Impactante sin necesidad de exagerar o extremar las cosas y de un tremendo dramatismo que se va intensificando a medida que llegamos a una parte final terrible, es también un producto a menudo bello y hasta lírico a la hora de recrear con una soberbia paleta de colores un paisaje que dominan los tonos suaves del desierto y de las dunas de África.

Tiene, además, el inmenso valor de denunciar unos hechos trágicos y reales acaecidos en las cercanías de la ciudad de Timbuktu a finales de julio de 2012 y que no tuvieron, por desgracia, repercusión en los medios de comunicación. Porque lo que el director mauritano Abderrahmane Sissako nos ofrece no es otra cosa que la condena de la barbarie llevada a cabo por un grupo de radicales religiosos que imponen el terror y la muerte en base a unas leyes que elaboran a su manera y con un espíritu de crueldad extrema. Premio del Jurado Ecuménico en el Festival de Cannes y galardón a la mejor película en el Festival de Jerusalén y de mejor director en el de Chicago, está justamente nominada al Oscar a la mejor cinta en lengua no inglesa.

Quinto largometraje de Sissako, uno de los nombres más destacados del actual cine africano, es el segundo que vemos en España, donde solo se había estrenado, y en circuitos muy minoritarios, Bamako. Comprometido y lúcido, aquí se erige en fiel testigo de unos sucesos que son más graves de lo que sus imágenes revelan, que ya es decir, en cuanto que remiten a una realidad, la del Estado Islámico, cada vez más extendida y fanática que se cobra víctimas a diario con procedimientos inhumanos y atroces.

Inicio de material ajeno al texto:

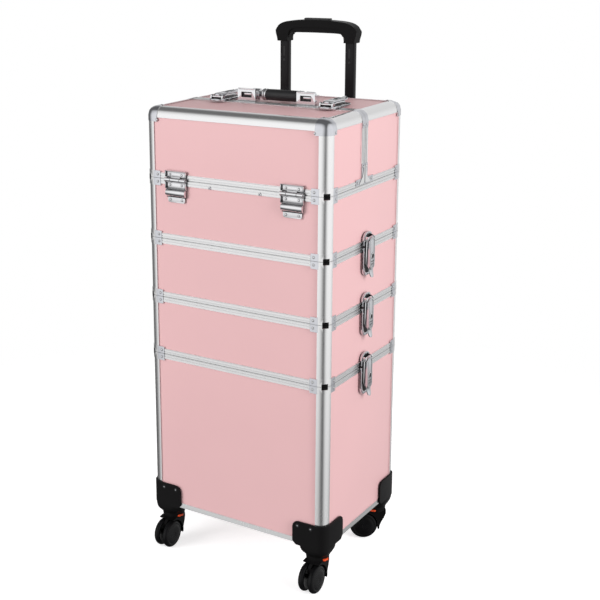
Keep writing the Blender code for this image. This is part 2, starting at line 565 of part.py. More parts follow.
def caster(tag, sx, sy, trail_deg):
    fy = FRONT if sy < 0 else BACK
    ax, ay = sx * CASTER_X, MID_Y + sy * CASTER_Y
    ex, ey = sx * (HALF_W + GAP), fy + sy * GAP
    z0, z1 = BASE_Z - GAP - 1.8, BASE_Z + LEG_H
    ox, oy = ex + sx * BRK_T, ey + sy * BRK_T
    fx, ly = ex - sx * LEG_X, ey - sy * LEG_Y

    def corner(u):
        return u[2] == 0 and u[0] == sx and u[1] == sy
    # cup round the body corner: outer block with the body hollowed out
    cup = box((min(ox, fx), min(oy, ly), z0), (max(ox, fx), max(oy, ly), z1), EDGE_R + BRK_T, corner)
    cut(cup, box((min(ex, ex - sx * 90), min(ey, ey - sy * 140), BASE_Z - GAP),
                 (max(ex, ex - sx * 90), max(ey, ey - sy * 140), z1 + 9), EDGE_R + GAP, corner))
    # round the free upper corner of each leg
    for free, s, axis, face in ((fx, sx, 1, ey), (ly, sy, 0, ex)):
        c = free + s * LEG_R
        arc = [(c - s * LEG_R * cos(radians(t)), z1 - LEG_R + LEG_R * sin(radians(t)))
               for t in (0, 30, 60, 90)]
        cut(cup, prism(arc + [(c, z1 + 5), (free - s * 5, z1 + 5), (free - s * 5, z1 - LEG_R)],
                       axis, face - 9, face + 9))
    # chamfer the free lower corner of each leg, then add the caster housing under the corner
    for free, sn, axis, face in ((fx, sx, 1, ey), (ly, sy, 0, ex)):
        cut(cup, prism([(free - sn * 5, z0 + 6.5), (free, z0 + 6.5), (free + sn * 5, z0 + 1.2),
                        (free + sn * 9, z0 - 2), (free - sn * 5, z0 - 2)], axis, face - 9, face + 9))
    steps = ((z0 + 1.0, 0.0), (z0 - 4.0, 0.0), (z0 - 9.0, 0.12), (z0 - 13.0, 0.45),
             (HOUSING_LOW + 2.0, 0.8), (HOUSING_LOW, 1.0))
    add(cup, loft([skirt_ring(z, k, ax, ay, 25.6, 25.6, ax, ay, 20.6) for z, k in steps]))
    cut(cup, cylinder((ax, ay, HOUSING_LOW + 4), (0, 0, 1), 5.6, 16, 16))
    part(cup, "corner_bracket_" + tag, "black")
    turn = radians(trail_deg)
    d = Vector((sin(turn), -cos(turn), 0))
    e = Vector((cos(turn), sin(turn), 0))
    wx, wy = ax + d.x * TRAIL, ay + d.y * TRAIL
    spin = Matrix.Translation(Vector((ax, ay, 0)) * MM) @ Matrix.Rotation(turn, 4, "Z")
    # fork in its own frame: trail along -y, axle along x
    zc = WHEEL_R
    collar = cylinder((0, 0, (HOUSING_LOW - GAP + COLLAR_LOW) / 2), (0, 0, 1), 18.6,
                      HOUSING_LOW - GAP - COLLAR_LOW, 24, r2=20.0)
    stem = cylinder((0, 0, HOUSING_LOW + 3), (0, 0, 1), 5.0, 14, 16)
    web = prism([(-TRAIL - 3.0, zc - 5.5), (-TRAIL + 3.5, zc - 5.5), (-TRAIL + 9.0, zc + 2),
                 (12.0, COLLAR_LOW - 6), (13.0, COLLAR_LOW + 2), (-17.0, COLLAR_LOW + 2),
                 (-TRAIL - 8.0, zc + 20), (-TRAIL - 7.0, zc + 2)], 0, -2.9, 2.9)
    # hood over the leading side of the wheels, blended up into the collar, with a narrower nose
    arc_i = fan(-TRAIL, zc, WHEEL_R + 0.9, -14, 94, 10)
    arc_o = fan(-TRAIL, zc, WHEEL_R + 3.0, -14, 8, 3)
    hood = prism(arc_i[::-1] + arc_o + [(11.0, zc + 14), (13.0, COLLAR_LOW - 6), (13.0, COLLAR_LOW + 1),
                                        (-15.0, COLLAR_LOW + 1), (-23.0, zc + WHEEL_R + 3.0)],
                 0, -WHEEL_HALF, WHEEL_HALF)
    nose = prism([(6.5, zc - 3), (8.0, zc - 4), (11.0, zc + 4), (16.0, zc + 13), (19.2, COLLAR_LOW - 6),
                  (19.2, COLLAR_LOW + 1), (-4.0, COLLAR_LOW + 1), (0.5, zc + 18.5), (5.8, zc + 8)],
                 0, -9.5, 9.5)
    add(collar, stem, web, hood, nose)
    cut(collar, cylinder((0, -TRAIL, zc), (1, 0, 0), 3.0 + GAP, 12, 16))
    for obj in [m.object for m in collar.modifiers] + [collar]:
        placed(obj, spin)
    part(collar, "caster_fork_" + tag, "black")
    pivot(collar, ax, ay, HOUSING_LOW)
    wheels = []
    for su in (-1, 1):
        mid = su * (WHEEL_HALF - WHEEL_W / 2)
        prof = [(WHEEL_R - 3.2, -0.5), (WHEEL_R - 0.7, -0.36), (WHEEL_R, -0.14), (WHEEL_R, 0.14),
                (WHEEL_R - 0.7, 0.36), (WHEEL_R - 3.2, 0.5)]
        bm = bmesh.new()
        rings = []
        n = 28
        for rr, t in prof:
            rings.append([bm.verts.new(Vector((mid + t * WHEEL_W, -TRAIL + rr * cos(2 * pi * i / n),
                                               zc + rr * sin(2 * pi * i / n))) * MM) for i in range(n)])
        for a, b in zip(rings[:-1], rings[1:]):
            for i in range(n):
                bm.faces.new((a[i], a[(i + 1) % n], b[(i + 1) % n], b[i]))
        bm.faces.new(rings[0])
        bm.faces.new(rings[-1])
        wheels.append(from_bmesh(bm, "tool", TOOLS))
    axle = cylinder((0, -TRAIL, zc), (1, 0, 0), 3.0, 2 * WHEEL_HALF - 2, 16)
    add(axle, *wheels)
    for obj in wheels + [axle]:
        placed(obj, spin)
    part(axle, "caster_wheels_" + tag, "rubber")
    pivot(axle, wx, wy, zc)


caster("front_left", -1, -1, 0)
caster("front_right", 1, -1, 0)
caster("rear_left", -1, 1, 0)
caster("rear_right", 1, 1, -55)


# ---- cantilever trays --------------------------------------------------------------------
TRAY_X = 149.0
TRAYS = {
    "upper": dict(y0=HINGE_Y + 17.5, y1=SPLIT_Y - 3.0, z0=S1 - 45.5, z1=S1 - 9.5,
                  py=100.0, pz=-20.5, cells=3),
    "lower": dict(y0=HINGE_Y + 25.5, y1=SPLIT_Y - 3.0, z0=S1 - 87.0, z1=S1 - 51.0,
                  py=60.0, pz=-60.5, cells=5),
}
for tag, t in TRAYS.items():
    tray = box((-TRAY_X, t["y0"], t["z0"]), (TRAY_X, t["y1"], t["z1"]))
    n = t["cells"]
    step = (2 * TRAY_X - 2.0) / n
    for i in range(n):
        x0 = -TRAY_X + 2.0 + i * step
        cut(tray, box((x0, t["y0"] + 2, t["z0"] + 2), (x0 + step - 2.0, t["y1"] - 2, t["z1"] + 5)))
    for sx in (-1, 1):
        cut(tray, cylinder((sx * (TRAY_X - 1), HINGE_Y + t["py"], S1 + t["pz"]), (1, 0, 0), 3.3, 6, 16))
    part(tray, "tray_front_" + tag, "tray")
    pivot(tray, 0, HINGE_Y + t["py"], S1 + t["pz"])

for sx, tag in ((-1, "left"), (1, "right")):
    pu, pl = TRAYS["upper"], TRAYS["lower"]
    pts = [(HINGE_Y + a, S1 + b) for a, b in (
        (52, -66), (60, -69), (68, -64), (108, -24), (109, -14), (104, 36), (84, 36), (88, -16), (52, -54))]
    xa, xb = sorted((sx * 152.0, sx * 155.0))
    arm = prism(pts, 0, xa, xb)
    xc, xd = sorted((sx * 153.0, sx * (HALF_W - SKIN - GAP - PANEL_T - GAP)))
    add(arm, box((xc, HINGE_Y + 85, S1 + 12), (xd, HINGE_Y + 104, S1 + 34)))
    for t in (pu, pl):
        add(arm, cylinder((sx * 149.6, HINGE_Y + t["py"], S1 + t["pz"]), (1, 0, 0), 3.0, 6.2, 16))
    part(arm, "tray_arm_" + tag, "steel")
    pivot(arm, 0, HINGE_Y, S1)
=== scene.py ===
"""Looks of the makeup train case: materials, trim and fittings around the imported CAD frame."""
import json
from math import pi, sin, cos, radians, atan2

import bpy
import bmesh
from mathutils import Matrix, Vector


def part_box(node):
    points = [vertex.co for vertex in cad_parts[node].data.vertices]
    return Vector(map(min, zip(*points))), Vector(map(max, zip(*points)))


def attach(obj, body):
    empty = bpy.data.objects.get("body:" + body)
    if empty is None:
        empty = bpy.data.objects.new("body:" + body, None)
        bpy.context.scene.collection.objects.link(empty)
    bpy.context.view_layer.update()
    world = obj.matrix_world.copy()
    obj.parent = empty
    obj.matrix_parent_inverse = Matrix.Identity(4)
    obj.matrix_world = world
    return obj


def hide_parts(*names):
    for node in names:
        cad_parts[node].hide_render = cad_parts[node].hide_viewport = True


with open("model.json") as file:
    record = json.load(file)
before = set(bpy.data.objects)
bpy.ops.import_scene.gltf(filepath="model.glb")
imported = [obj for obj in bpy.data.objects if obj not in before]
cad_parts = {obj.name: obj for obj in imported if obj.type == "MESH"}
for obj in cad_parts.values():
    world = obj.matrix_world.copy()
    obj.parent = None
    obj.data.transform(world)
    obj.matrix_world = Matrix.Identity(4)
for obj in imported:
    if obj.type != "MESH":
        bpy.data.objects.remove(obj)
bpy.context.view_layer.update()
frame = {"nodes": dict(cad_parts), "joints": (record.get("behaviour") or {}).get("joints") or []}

NODES = frame["nodes"]
MM = 0.001

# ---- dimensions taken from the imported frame, in millimetres --------------------------------


def lo_hi(node):
    a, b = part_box(node)
    return Vector(a) / MM, Vector(b) / MM


HINGES = {j["name"]: Vector(j["pos_m"]) / MM for j in frame["joints"] if j["type"] == "hinge"}
PANEL_LO, PANEL_HI = lo_hi("bottom_case_panels")
SKIN = 1.7
HALF_W = PANEL_HI.x + SKIN
FRONT, BACK = PANEL_LO.y - SKIN, PANEL_HI.y + SKIN
MID_Y = (FRONT + BACK) / 2
GAP = 0.3
BASE_Z = lo_hi("bottom_case_frame")[0].z
S4 = lo_hi("lower_tier_frame")[0].z - GAP
S3 = lo_hi("upper_tier_frame")[0].z - GAP
S2 = lo_hi("top_case_frame")[0].z - GAP
S1 = lo_hi("lid_front_frame")[0].z - GAP
TOP = lo_hi("lid_front_panels")[1].z + SKIN
SPLIT_Y = MID_Y - 10.5
EDGE_R = 15.0
PLATE = 0.8

# ---- camera at the photograph's angle -------------------------------------------------------
scene = bpy.context.scene
cam_data = bpy.data.cameras.new("camera")
cam_data.sensor_width = 36.0
cam_data.lens = 72.744
cam_data.shift_x, cam_data.shift_y = 0.17706, -0.09456
cam_data.clip_end = 50.0
camera = bpy.data.objects.new("camera", cam_data)
scene.collection.objects.link(camera)
YAW, PITCH, ROLL = radians(34.580), radians(-14.343), radians(-0.909)
camera.matrix_world = (Matrix.Translation((1.01407, -1.71541, 1.05637)) @ Matrix.Rotation(YAW, 4, "Z")
                       @ Matrix.Rotation(pi / 2 + PITCH, 4, "X") @ Matrix.Rotation(ROLL, 4, "Z"))
scene.camera = camera
scene.view_settings.view_transform = "Standard"


# ---- node helpers ---------------------------------------------------------------------------
class Nodes:
    """Small wrapper that adds and links shader nodes."""

    def __init__(self, tree):
        self.tree = tree

    def add(self, kind, settings=None, **inputs):
        node = self.tree.nodes.new(kind)
        for key, value in (settings or {}).items():
            setattr(node, key, value)
        for key, value in inputs.items():
            self.put(node, key.replace("_", " "), value)
        return node

    def put(self, node, key, value):
        sock = node.inputs[int(key[1:])] if key[0] == "i" and key[1:].isdigit() else node.inputs[key]
        if isinstance(value, bpy.types.NodeSocket):
            self.tree.links.new(value, sock)
        else:
            sock.default_value = value

    def ramp(self, fac, stops, mode="LINEAR"):
        node = self.tree.nodes.new("ShaderNodeValToRGB")
        node.color_ramp.interpolation = mode
        el = node.color_ramp.elements
        while len(el) < len(stops):
            el.new(0.5)
        for e, (pos, col) in zip(el, stops):
            e.position = pos
            e.color = (*col, 1.0) if hasattr(col, "__len__") else (col, col, col, 1.0)
        self.tree.links.new(fac, node.inputs["Fac"])
        return node.outputs["Color"]

    def math(self, op, a, b=0.0, clamp=False):
        node = self.tree.nodes.new("ShaderNodeMath")
        node.operation = op
        node.use_clamp = clamp
        self.put(node, "i0", a)
        self.put(node, "i1", b)
        return node.outputs[0]

    def noise(self, vector, scale, detail=3.0, rough=0.5):
        node = self.tree.nodes.new("ShaderNodeTexNoise")
        self.put(node, "Vector", vector)
        self.put(node, "Scale", scale)
        self.put(node, "Detail", detail)
        self.put(node, "Roughness", rough)
        return node.outputs["Fac"]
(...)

Para ello lo que hace es simplemente describir los cambios que se operan en una pequeña población de Mali que sufre la tragedia de la llegada de unos yihadistas que imponen a sangre y fuego su justicia. No solo prohíben oír y tocar música, fumar y jugar al fútbol -con secuencias tan surrealistas como la de los dos equipos jugando sin balón-, también reírse. Y las penas pueden conllevar latigazos, pero asimismo la pena de muerte por lapidación.